Essentially a relational database index wrapped around the NT File System (NTFS ), WinFS seeks to index all file information on the computer or network -- whether it's a Word document or an e-mail, video clip, RSS note or audio file -- and find connections between them to make finding and manipulating gigabytes of information easier to manage.

Application developers outside the Redmond giant will be able to join this new level of data togetherness and create innovative products using the WinFS API , one of the five building blocks to the technology (the others are Core WinFS, data model, schemas and services).

Microsoft officials said feedback has been good since the launch of its first beta. They'll likely hear a lot more at PDC, where developers will get some face time with members of the WinFS project team and learn more about developing applications for WinFS with a number of learning sessions and hands-on lab time.

That's good news. Over at the WinFS Team Blog, more information on the technology is one of the biggest calls from developers and interested technophiles -- where's the documentation, will it support previous versions of Windows, is WinFS a true file system or a sub-system?

According to a Microsoft spokesperson, WinFS will still be in beta form when Vista launches late next year. When it ships, it will be available as a downloadable add-on component like the .NET framework is today. Officials are still mulling whether WinFS will support Windows XP, though the beta includes XP support.

Application developers will like the new technology because it allows them to leverage the built-in data stores found in WinFS rather than building their own proprietary data technologies, Microsoft officials said. This way, they said, developers can focus on their application's features rather than tying it to the file system.

Or, as Kimbro Staken, an independent software developer who authors a blog called Inspirational Technology, WinFS will create even more vendor lock-in than before. With an application making use of WinFS, he said, it will be difficult to develop cross-platform programs.

"I would love to be able to use it, as a developer, if it was a cross-platform tool available on Mac and Linux and Windows," he said. "But if it's just on Windows it's an interesting technology that's just interesting."

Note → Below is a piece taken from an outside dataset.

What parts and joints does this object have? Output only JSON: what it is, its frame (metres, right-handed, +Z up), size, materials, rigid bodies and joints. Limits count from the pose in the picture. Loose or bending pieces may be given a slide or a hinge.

Networks these days are heterogeneous, not Windows-specific realms, Staken said, and the innovative developers Microsoft is looking to appeal to "simply don't care about Windows-only technologies anymore."

But you have to give Microsoft credit, said Ron Schmelzer, a senior analyst at research firm ZapThink. They're one of those companies that operate in their own universe and when you make the decision to go with Microsoft, a whole world of opportunities come to you; but you can't go halfway, he said.

The danger, he said, is that Microsoft's plan to deliver WinFS -- and Avalon and other next-generation technologies -- only on Windows Vista could alienate its customer base (and by extension application developers), many of which are still on pre-Windows XP platforms. People, he said, might look at switching to lower-cost Linux if the price to migrate is too high.

"Microsoft realizes they want to keep people on the Windows platform," Schmelzer said. "Upgrading them would be nice but maintaining their operating system hegemony is more important than simply upgrading people because there's so much more on the platform, like BizTalk, SharePoint and the Office environment."